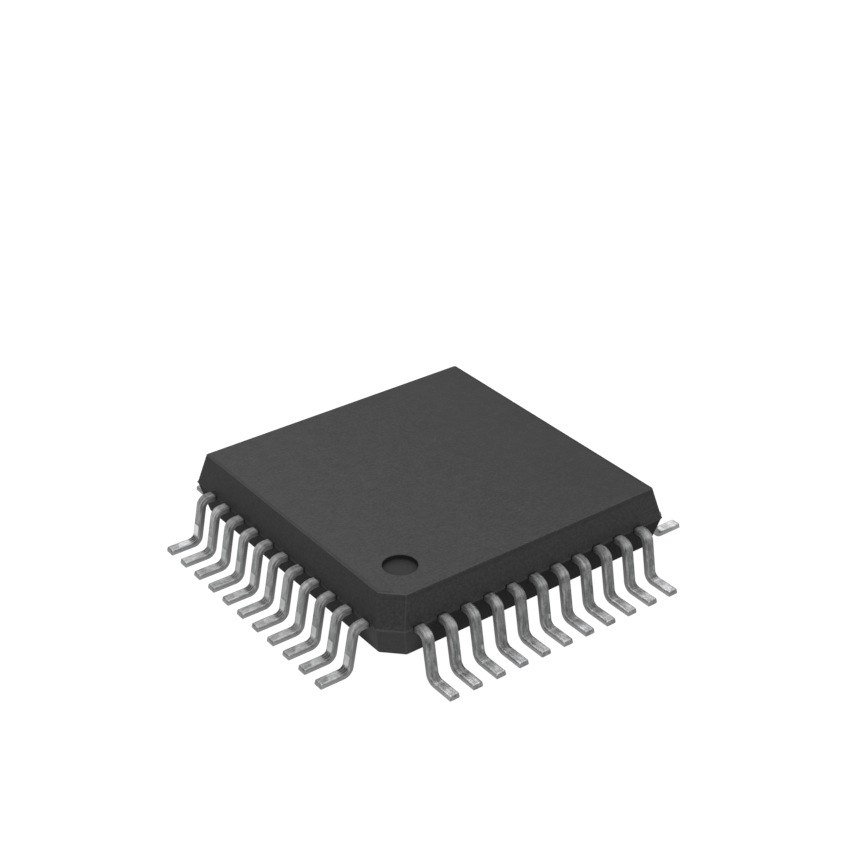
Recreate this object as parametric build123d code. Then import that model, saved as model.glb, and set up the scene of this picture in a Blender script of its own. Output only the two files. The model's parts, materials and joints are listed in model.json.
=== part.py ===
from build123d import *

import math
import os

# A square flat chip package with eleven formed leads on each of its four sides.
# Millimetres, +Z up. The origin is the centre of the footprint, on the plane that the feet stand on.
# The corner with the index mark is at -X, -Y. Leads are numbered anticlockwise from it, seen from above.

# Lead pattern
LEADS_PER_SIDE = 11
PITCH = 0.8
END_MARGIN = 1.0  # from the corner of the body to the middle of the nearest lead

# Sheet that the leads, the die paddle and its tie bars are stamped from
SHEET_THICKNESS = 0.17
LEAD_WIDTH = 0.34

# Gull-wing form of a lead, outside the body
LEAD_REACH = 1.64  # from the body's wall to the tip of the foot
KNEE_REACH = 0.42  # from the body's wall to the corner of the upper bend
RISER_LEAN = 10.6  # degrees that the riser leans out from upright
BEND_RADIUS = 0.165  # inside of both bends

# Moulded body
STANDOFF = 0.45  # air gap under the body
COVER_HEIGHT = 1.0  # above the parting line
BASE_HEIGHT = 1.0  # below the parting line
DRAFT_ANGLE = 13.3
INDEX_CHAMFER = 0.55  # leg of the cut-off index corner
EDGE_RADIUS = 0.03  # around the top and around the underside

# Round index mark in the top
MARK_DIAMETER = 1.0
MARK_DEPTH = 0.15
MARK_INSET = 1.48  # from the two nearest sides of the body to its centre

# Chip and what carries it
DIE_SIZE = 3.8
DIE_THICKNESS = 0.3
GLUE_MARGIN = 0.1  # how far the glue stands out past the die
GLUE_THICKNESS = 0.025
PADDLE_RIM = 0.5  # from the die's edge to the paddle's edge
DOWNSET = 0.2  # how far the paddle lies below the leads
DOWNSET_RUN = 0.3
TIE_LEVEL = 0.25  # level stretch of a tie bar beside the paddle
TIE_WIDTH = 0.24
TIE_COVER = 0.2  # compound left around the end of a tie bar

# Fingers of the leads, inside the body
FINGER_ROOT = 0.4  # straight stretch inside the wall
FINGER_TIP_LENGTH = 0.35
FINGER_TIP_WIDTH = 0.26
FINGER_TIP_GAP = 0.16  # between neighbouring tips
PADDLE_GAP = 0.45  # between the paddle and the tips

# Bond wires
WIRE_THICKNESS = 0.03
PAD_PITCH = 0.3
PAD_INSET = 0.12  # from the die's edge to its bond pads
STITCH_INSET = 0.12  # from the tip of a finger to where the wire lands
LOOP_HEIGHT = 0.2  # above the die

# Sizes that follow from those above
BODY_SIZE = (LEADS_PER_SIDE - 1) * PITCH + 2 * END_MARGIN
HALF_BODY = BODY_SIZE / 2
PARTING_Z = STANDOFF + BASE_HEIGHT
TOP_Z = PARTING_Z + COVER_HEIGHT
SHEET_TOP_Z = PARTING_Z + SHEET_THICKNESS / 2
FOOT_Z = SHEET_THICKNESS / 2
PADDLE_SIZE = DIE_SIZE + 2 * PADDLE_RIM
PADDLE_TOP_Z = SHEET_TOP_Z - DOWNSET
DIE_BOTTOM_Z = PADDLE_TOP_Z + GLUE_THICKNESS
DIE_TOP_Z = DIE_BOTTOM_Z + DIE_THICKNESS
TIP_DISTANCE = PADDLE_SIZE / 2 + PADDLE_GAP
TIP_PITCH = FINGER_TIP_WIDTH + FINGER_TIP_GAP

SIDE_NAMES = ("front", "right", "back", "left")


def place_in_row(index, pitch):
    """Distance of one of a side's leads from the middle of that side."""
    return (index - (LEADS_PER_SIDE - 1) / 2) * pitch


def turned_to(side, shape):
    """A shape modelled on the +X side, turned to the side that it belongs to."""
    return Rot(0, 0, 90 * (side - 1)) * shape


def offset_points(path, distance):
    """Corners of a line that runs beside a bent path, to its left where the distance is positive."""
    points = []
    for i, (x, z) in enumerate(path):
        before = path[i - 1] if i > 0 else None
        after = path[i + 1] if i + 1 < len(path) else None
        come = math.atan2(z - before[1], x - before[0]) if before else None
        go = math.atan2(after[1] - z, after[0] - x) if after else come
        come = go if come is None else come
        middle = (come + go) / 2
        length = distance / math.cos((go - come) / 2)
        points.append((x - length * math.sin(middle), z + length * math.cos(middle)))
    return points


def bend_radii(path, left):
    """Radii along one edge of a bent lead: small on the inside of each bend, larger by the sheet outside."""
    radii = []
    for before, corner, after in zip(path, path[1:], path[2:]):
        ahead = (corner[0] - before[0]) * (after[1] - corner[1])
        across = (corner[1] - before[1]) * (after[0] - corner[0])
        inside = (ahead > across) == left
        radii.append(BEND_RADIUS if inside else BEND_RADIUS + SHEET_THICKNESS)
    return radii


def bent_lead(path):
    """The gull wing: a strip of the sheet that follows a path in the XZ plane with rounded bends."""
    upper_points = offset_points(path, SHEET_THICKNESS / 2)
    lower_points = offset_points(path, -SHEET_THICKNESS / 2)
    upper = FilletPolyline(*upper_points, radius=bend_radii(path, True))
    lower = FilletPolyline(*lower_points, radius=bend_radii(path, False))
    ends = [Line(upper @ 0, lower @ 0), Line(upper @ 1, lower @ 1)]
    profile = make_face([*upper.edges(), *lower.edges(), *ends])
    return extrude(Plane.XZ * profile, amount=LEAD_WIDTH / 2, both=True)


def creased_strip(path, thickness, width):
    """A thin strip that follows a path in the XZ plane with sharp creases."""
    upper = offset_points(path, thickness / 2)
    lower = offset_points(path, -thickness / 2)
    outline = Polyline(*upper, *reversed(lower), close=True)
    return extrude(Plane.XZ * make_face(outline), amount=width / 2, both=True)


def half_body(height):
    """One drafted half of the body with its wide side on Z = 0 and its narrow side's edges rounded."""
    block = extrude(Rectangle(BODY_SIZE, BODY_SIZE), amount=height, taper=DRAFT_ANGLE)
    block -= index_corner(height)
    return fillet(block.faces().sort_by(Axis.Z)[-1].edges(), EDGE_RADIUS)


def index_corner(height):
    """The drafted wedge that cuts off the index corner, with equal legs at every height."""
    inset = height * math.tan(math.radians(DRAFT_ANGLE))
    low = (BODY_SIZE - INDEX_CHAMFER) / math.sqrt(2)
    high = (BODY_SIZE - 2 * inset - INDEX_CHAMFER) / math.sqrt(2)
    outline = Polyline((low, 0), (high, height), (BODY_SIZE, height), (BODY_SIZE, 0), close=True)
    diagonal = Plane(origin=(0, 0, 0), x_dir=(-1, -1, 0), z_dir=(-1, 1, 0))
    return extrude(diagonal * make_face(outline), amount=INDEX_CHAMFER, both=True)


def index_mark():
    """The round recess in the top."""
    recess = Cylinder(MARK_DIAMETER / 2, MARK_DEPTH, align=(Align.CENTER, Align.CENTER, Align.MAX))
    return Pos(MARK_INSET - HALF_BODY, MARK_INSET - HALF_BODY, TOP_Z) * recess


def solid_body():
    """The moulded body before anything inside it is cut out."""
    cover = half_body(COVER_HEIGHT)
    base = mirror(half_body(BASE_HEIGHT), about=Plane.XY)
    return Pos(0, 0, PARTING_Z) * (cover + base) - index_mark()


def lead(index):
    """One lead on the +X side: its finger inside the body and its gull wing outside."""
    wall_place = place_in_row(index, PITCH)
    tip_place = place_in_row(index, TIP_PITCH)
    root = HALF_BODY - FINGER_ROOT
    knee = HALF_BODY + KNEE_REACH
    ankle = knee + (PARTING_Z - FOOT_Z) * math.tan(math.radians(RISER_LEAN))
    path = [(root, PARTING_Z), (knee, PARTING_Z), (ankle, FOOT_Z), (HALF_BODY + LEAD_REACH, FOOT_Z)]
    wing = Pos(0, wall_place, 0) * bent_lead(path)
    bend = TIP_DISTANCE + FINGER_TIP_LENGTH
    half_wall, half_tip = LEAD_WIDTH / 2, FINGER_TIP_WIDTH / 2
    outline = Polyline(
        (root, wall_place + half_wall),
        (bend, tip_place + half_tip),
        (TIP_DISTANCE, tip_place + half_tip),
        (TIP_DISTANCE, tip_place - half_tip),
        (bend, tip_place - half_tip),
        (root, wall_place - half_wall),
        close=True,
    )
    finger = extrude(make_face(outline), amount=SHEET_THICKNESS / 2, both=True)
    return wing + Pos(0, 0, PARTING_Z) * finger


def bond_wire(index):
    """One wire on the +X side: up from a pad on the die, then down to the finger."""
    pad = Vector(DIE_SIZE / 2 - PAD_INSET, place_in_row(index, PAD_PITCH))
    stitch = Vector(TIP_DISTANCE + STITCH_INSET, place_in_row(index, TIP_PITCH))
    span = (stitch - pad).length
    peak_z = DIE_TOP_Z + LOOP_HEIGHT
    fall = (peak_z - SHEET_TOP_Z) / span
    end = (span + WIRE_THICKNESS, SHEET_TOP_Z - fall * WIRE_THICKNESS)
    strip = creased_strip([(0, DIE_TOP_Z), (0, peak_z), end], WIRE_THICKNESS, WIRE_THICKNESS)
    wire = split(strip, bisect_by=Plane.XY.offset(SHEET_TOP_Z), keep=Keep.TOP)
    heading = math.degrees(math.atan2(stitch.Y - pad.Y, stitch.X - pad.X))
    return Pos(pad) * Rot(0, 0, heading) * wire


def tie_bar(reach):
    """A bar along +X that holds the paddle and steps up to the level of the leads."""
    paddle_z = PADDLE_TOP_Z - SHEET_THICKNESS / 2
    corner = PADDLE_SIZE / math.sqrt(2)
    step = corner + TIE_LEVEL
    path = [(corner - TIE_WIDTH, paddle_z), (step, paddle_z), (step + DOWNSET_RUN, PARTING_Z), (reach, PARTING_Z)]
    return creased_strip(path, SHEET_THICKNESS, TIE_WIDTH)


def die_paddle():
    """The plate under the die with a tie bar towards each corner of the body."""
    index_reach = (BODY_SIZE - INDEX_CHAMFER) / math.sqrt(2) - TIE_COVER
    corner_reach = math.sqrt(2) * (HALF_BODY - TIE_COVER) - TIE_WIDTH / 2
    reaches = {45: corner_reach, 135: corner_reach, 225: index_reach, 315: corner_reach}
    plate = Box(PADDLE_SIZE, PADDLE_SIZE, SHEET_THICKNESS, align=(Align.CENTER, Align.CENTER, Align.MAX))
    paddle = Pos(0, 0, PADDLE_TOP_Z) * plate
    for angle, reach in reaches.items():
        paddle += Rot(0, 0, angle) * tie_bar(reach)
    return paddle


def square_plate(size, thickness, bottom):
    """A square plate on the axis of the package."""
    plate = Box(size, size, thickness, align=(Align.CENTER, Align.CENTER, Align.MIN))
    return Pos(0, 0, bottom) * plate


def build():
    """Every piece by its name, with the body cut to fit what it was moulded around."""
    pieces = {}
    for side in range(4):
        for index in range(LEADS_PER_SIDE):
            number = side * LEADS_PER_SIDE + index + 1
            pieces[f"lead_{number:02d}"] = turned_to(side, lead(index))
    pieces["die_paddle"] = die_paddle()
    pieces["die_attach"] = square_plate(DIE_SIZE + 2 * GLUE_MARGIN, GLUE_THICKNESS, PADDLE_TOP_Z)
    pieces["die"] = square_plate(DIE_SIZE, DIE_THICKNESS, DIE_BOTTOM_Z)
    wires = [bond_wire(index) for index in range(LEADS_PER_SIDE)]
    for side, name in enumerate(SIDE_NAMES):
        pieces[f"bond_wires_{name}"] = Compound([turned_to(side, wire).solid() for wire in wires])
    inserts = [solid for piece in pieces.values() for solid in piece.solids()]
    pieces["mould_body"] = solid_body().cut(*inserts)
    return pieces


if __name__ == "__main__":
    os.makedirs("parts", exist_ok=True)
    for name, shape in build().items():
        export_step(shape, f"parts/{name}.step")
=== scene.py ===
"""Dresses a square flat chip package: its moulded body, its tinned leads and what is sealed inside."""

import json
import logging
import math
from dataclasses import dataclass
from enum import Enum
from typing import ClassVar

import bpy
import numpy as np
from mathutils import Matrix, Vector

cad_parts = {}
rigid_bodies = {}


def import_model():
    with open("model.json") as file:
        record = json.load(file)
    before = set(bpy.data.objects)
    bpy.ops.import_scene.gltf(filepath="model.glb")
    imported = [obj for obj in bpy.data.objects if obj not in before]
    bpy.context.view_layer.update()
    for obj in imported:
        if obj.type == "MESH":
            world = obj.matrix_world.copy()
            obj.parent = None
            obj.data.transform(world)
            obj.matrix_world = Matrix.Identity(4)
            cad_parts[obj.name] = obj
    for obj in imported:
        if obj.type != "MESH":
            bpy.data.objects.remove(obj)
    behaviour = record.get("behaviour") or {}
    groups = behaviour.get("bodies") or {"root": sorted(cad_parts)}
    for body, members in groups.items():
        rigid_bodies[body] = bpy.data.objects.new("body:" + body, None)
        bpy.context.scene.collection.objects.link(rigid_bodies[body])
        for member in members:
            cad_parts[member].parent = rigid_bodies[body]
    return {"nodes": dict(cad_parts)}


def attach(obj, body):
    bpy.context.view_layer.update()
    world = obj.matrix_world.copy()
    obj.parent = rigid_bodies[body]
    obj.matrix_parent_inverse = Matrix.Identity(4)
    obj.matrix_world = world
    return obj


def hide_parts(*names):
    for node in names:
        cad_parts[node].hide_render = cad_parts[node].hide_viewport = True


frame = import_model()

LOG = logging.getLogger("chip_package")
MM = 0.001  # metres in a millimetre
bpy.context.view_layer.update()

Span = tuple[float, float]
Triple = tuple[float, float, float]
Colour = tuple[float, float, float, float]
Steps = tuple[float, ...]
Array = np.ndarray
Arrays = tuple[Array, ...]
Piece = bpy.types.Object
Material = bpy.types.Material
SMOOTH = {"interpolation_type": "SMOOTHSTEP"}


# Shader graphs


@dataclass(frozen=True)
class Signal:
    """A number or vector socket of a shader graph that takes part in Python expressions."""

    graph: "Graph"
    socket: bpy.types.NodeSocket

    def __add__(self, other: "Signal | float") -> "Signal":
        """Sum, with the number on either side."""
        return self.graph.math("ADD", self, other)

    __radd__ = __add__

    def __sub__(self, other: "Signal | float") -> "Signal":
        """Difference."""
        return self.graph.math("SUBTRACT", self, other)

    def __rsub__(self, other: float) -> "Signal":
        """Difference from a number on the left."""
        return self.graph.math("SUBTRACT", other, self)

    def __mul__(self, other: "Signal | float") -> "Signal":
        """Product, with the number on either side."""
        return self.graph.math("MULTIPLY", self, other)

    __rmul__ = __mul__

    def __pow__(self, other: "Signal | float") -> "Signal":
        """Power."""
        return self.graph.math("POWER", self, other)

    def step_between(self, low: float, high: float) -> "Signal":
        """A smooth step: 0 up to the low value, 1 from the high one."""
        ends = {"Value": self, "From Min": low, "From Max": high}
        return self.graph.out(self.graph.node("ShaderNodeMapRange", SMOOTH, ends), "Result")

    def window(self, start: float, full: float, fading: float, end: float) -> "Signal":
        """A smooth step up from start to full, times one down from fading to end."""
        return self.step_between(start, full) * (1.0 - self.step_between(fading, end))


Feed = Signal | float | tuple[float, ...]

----

Verbatim output is expected for the lines from the start of the data to the line in which "PADDLE_GAP = 0.45" appears, both included.

SOLUTION ->
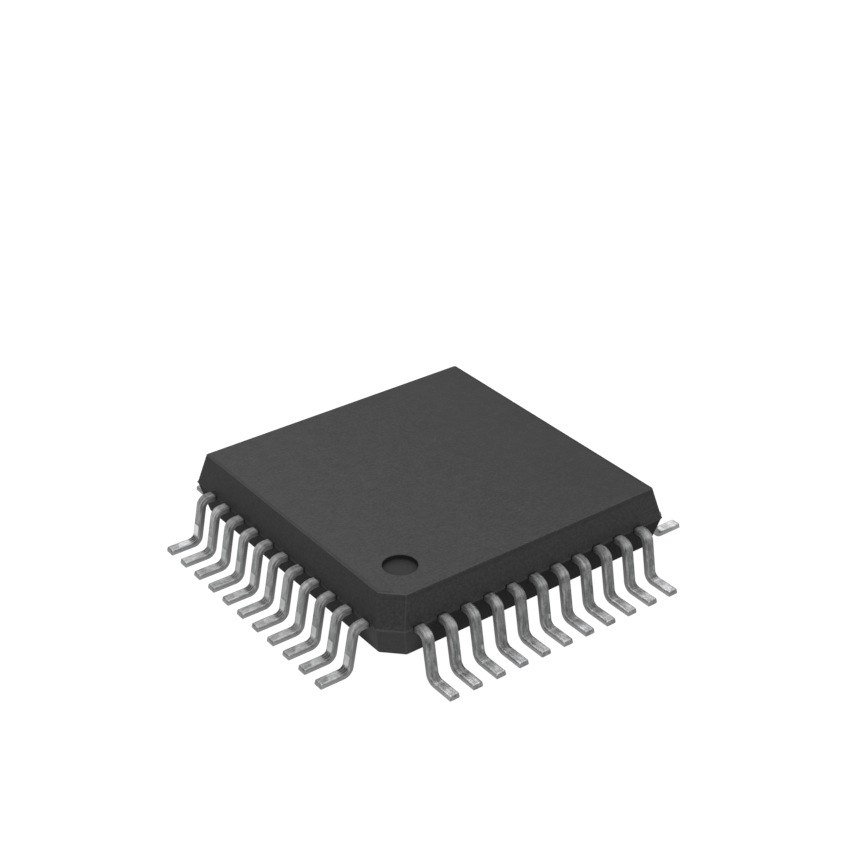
Recreate this object as parametric build123d code. Then import that model, saved as model.glb, and set up the scene of this picture in a Blender script of its own. Output only the two files. The model's parts, materials and joints are listed in model.json.
=== part.py ===
from build123d import *

import math
import os

# A square flat chip package with eleven formed leads on each of its four sides.
# Millimetres, +Z up. The origin is the centre of the footprint, on the plane that the feet stand on.
# The corner with the index mark is at -X, -Y. Leads are numbered anticlockwise from it, seen from above.

# Lead pattern
LEADS_PER_SIDE = 11
PITCH = 0.8
END_MARGIN = 1.0  # from the corner of the body to the middle of the nearest lead

# Sheet that the leads, the die paddle and its tie bars are stamped from
SHEET_THICKNESS = 0.17
LEAD_WIDTH = 0.34

# Gull-wing form of a lead, outside the body
LEAD_REACH = 1.64  # from the body's wall to the tip of the foot
KNEE_REACH = 0.42  # from the body's wall to the corner of the upper bend
RISER_LEAN = 10.6  # degrees that the riser leans out from upright
BEND_RADIUS = 0.165  # inside of both bends

# Moulded body
STANDOFF = 0.45  # air gap under the body
COVER_HEIGHT = 1.0  # above the parting line
BASE_HEIGHT = 1.0  # below the parting line
DRAFT_ANGLE = 13.3
INDEX_CHAMFER = 0.55  # leg of the cut-off index corner
EDGE_RADIUS = 0.03  # around the top and around the underside

# Round index mark in the top
MARK_DIAMETER = 1.0
MARK_DEPTH = 0.15
MARK_INSET = 1.48  # from the two nearest sides of the body to its centre

# Chip and what carries it
DIE_SIZE = 3.8
DIE_THICKNESS = 0.3
GLUE_MARGIN = 0.1  # how far the glue stands out past the die
GLUE_THICKNESS = 0.025
PADDLE_RIM = 0.5  # from the die's edge to the paddle's edge
DOWNSET = 0.2  # how far the paddle lies below the leads
DOWNSET_RUN = 0.3
TIE_LEVEL = 0.25  # level stretch of a tie bar beside the paddle
TIE_WIDTH = 0.24
TIE_COVER = 0.2  # compound left around the end of a tie bar

# Fingers of the leads, inside the body
FINGER_ROOT = 0.4  # straight stretch inside the wall
FINGER_TIP_LENGTH = 0.35
FINGER_TIP_WIDTH = 0.26
FINGER_TIP_GAP = 0.16  # between neighbouring tips
PADDLE_GAP = 0.45  # between the paddle and the tips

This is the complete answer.